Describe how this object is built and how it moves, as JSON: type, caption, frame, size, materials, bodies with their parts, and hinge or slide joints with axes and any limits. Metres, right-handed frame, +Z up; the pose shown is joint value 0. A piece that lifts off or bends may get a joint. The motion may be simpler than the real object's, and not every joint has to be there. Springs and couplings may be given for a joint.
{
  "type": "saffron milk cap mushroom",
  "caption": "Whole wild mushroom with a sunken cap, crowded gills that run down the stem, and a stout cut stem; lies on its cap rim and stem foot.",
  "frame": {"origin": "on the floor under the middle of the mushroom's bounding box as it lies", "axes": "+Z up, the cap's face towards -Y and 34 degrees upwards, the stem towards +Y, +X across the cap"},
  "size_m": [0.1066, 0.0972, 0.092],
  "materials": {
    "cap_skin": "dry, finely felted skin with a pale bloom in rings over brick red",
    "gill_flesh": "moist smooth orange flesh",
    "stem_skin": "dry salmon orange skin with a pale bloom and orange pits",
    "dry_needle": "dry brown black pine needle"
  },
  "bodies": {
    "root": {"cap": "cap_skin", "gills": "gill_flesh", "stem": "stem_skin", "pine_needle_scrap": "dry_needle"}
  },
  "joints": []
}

- The exercise -
Write the listing out again, exactly as it reads.

- Result for this task -
Describe how this object is built and how it moves, as JSON: type, caption, frame, size, materials, bodies with their parts, and hinge or slide joints with axes and any limits. Metres, right-handed frame, +Z up; the pose shown is joint value 0. A piece that lifts off or bends may get a joint. The motion may be simpler than the real object's, and not every joint has to be there. Springs and couplings may be given for a joint.
{
  "type": "saffron milk cap mushroom",
  "caption": "Whole wild mushroom with a sunken cap, crowded gills that run down the stem, and a stout cut stem; lies on its cap rim and stem foot.",
  "frame": {"origin": "on the floor under the middle of the mushroom's bounding box as it lies", "axes": "+Z up, the cap's face towards -Y and 34 degrees upwards, the stem towards +Y, +X across the cap"},
  "size_m": [0.1066, 0.0972, 0.092],
  "materials": {
    "cap_skin": "dry, finely felted skin with a pale bloom in rings over brick red",
    "gill_flesh": "moist smooth orange flesh",
    "stem_skin": "dry salmon orange skin with a pale bloom and orange pits",
    "dry_needle": "dry brown black pine needle"
  },
  "bodies": {
    "root": {"cap": "cap_skin", "gills": "gill_flesh", "stem": "stem_skin", "pine_needle_scrap": "dry_needle"}
  },
  "joints": []
}